Saya juga bertemu dengan para muallaf yang pada jadi tokoh agama, terlanjur melambung namanya hingga disapa dengan panggilan ustadz. Seolah-olah seperti ustadz betulan, padahal tidak pernah belajar agama Islam dengan benar.

- Tidak menguasai bahasa Arab, tidak tahu ilmu nahwu, sharaf, balaghah dan seterusnya sebagai ilmu alat.

- Tidak mengerti Al-Quran dan 80 cabang ilmunya, mulai dari makki, madani, asbabunnuzul, siyaq, munasabah, al-wujuh wa an-nazhair, dan seterusnya.

-Tidak paham hadits dan cabang-cabang ilmunya, baik kritik sanad apalagi kritik matan.

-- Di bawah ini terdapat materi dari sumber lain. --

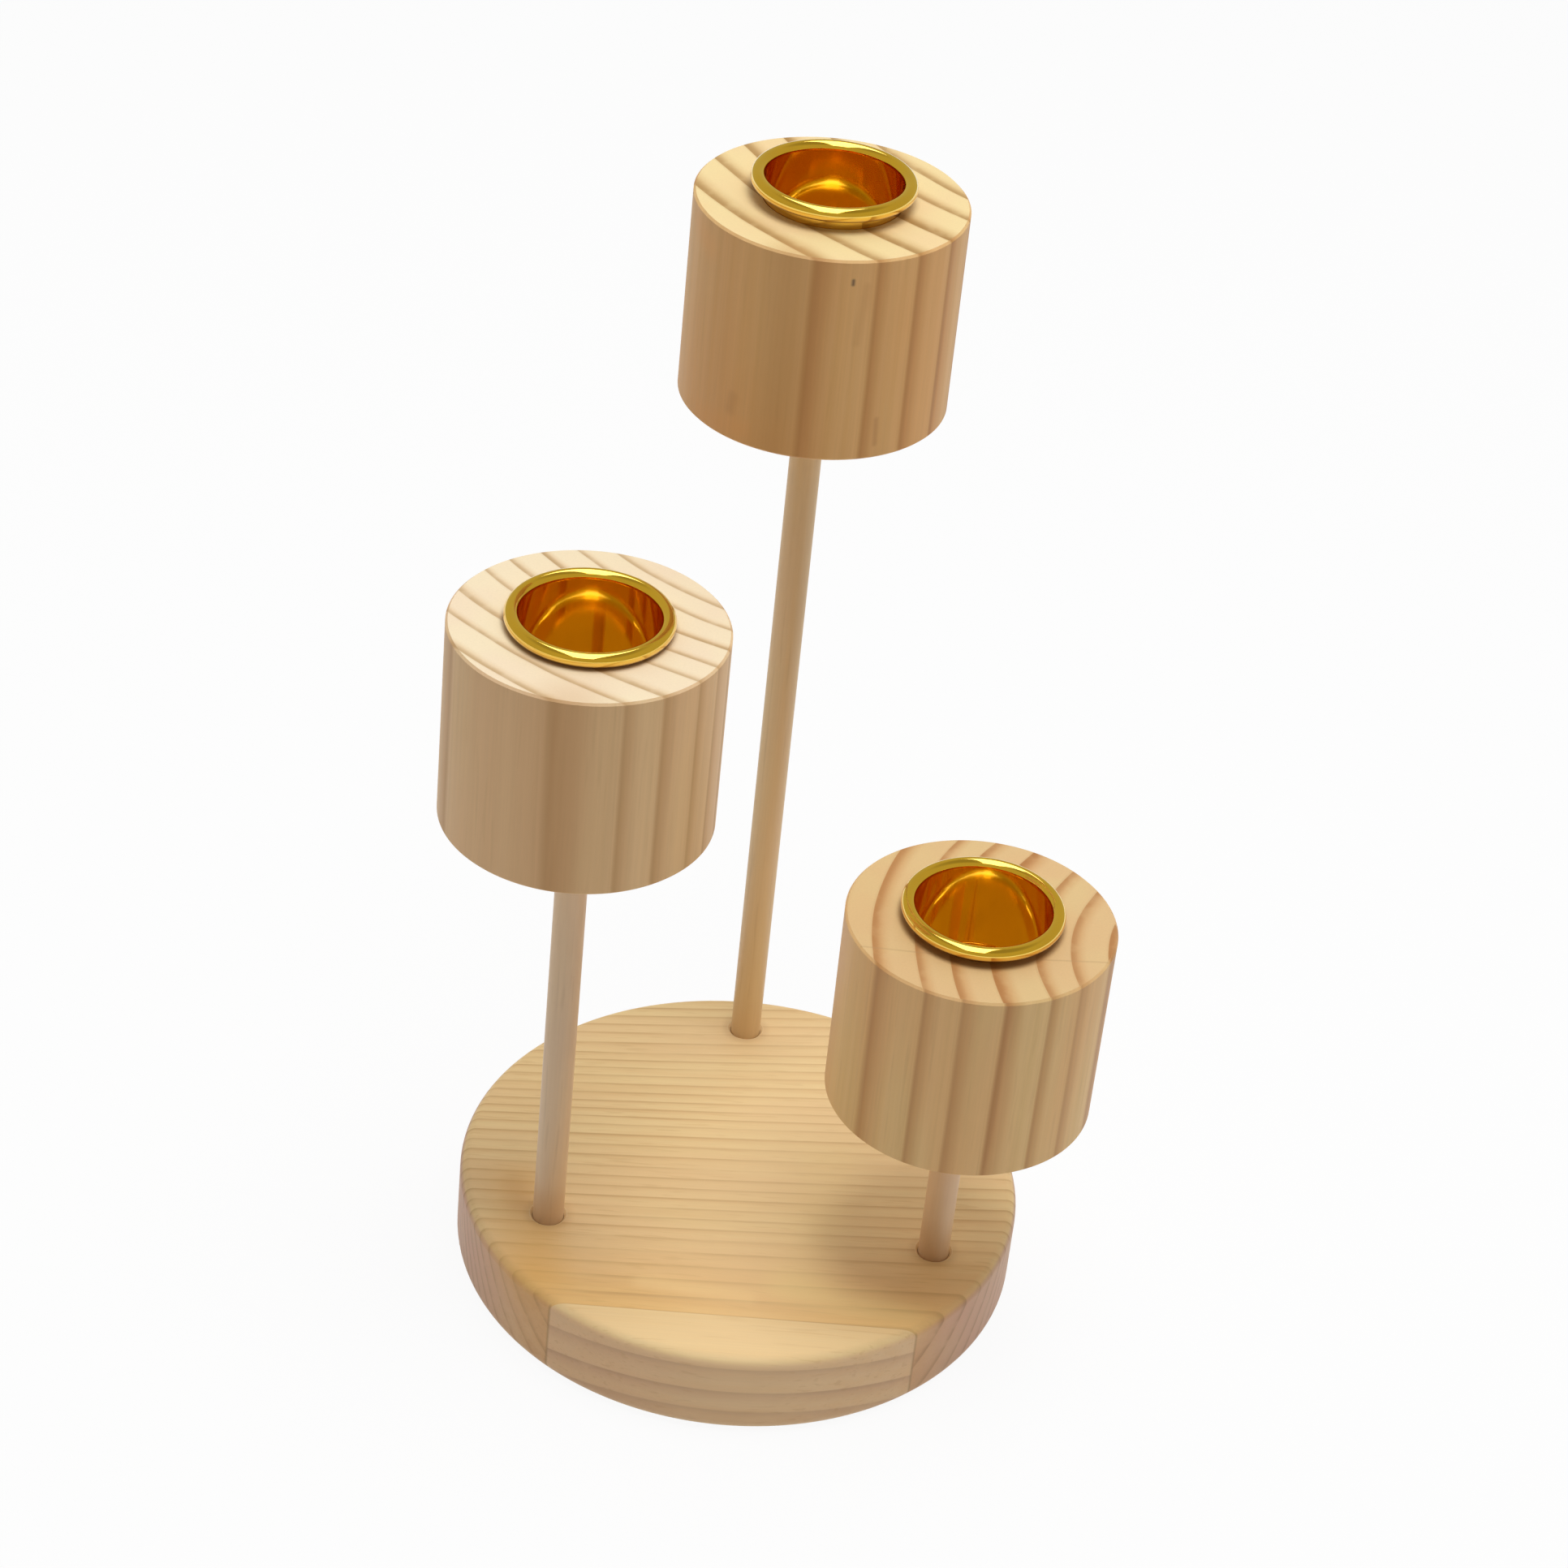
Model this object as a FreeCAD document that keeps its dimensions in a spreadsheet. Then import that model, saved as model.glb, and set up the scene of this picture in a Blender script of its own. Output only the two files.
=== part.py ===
import FreeCAD, Part
import math
import os
import Sketcher

# Candelabra with three arms. Millimetres, +Z up, origin at the centre of the base's underside.
# The front, where the narrow glued strip is, faces -Y.

# Driving dimensions, one cell each in the sheet
sizes = {
    # round base, glued up from a wide board and a narrow front strip
    "base_diameter": 110.0,
    "base_thickness": 18.0,
    "base_top_round": 2.0,
    "base_bottom_round": 3.0,
    # the strip's greatest width, and the turn of its glue line in degrees from the X axis
    "strip_width": 12.3,
    "glue_line_turn": 2.5,
    # each arm's place: distance of its axis from the base's edge, and bearing in degrees from +X
    "tall_inset": 10.2,
    "tall_bearing": 92.5,
    "middle_inset": 14.3,
    "middle_bearing": 208.0,
    "low_inset": 12.2,
    "low_bearing": 335.5,
    # dowels, and the length of each that shows between base and block
    "dowel_diameter": 6.0,
    "dowel_end_chamfer": 0.6,
    "dowel_clearance": 0.1,
    "tall_dowel_showing": 150.0,
    "middle_dowel_showing": 95.0,
    "low_dowel_showing": 40.0,
    # blind holes for the dowels: the wood left under them in the base, where their mouths are
    # broken, and their depth in the blocks
    "base_hole_floor": 6.0,
    "base_hole_mouth": 0.5,
    "block_hole_depth": 14.0,
    # turned blocks
    "block_diameter": 50.0,
    "block_height": 40.0,
    "block_edge_break": 0.4,
    # brass cups, spun from sheet, with a rolled rim
    "cup_inner_diameter": 24.8,
    "cup_wall": 0.4,
    "cup_height": 20.0,
    "cup_rim_roll": 2.7,
    "cup_floor_corner": 1.6,
    "cup_clearance": 0.1,
    # how far the underside of each rolled rim stands above the wood
    "tall_cup_stand": 1.9,
    "middle_cup_stand": 0.2,
    "low_cup_stand": 1.1,
    # how far a saw cut runs past the wood
    "overrun": 1.0,
}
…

- Tidak pernah belajar dari dasar tentang ilmu fiqih, mulai dari thaharah, shalat, zakat, puasa, haji, muamalah, dst. Tiba-tiba langsung mau bikin negara.

- Tidak pernah tahu sumber-sumber hukum Islam seperti AL-Quran, As-Sunnah, Ijma', Qiyas, Maslahah Murasalah, Istihab, Istihsan, Urf, dan seterusnya.

- Tidak paham blas tentang ilmu ushul fiqih, qawaid fiqhiyah, mahazib ulama.

Lalu dengan segala keawamannya itu, enak-enakan menikmati gelar 'ustadz', merasa dirinya sudah paling pintar dalam ilmu agama Islam, dan mulai menyalah-nyalahkan para ulama seenaknya. Muallaf jahil yang merasa lebih pintar dari ulama.

Kembali kepada Doktor Syafi'i Antonio, saya justru teramat kagum. Selepas saya memberi khutbah, saya diajak makan. Kebetulan ada tamu dari Kuwait yang mengajak ngorbol dengan bahasa Arab. Fasih sekali bahasa Arabnya, tawadhu' orangnya, encer otaknya, mendalam ilmunya.

Kalau bicara tentang Hukum Ekonomi Syariah, saya pasti jadi muridnya. Meski beliau cina bermata sipit mantan Konghuchu. Tetapi begitu masuk Islam, dia belajar ilmu agama Islam sedalam mungkin, hingga melewati semua ilmu yang kita-kita miliki.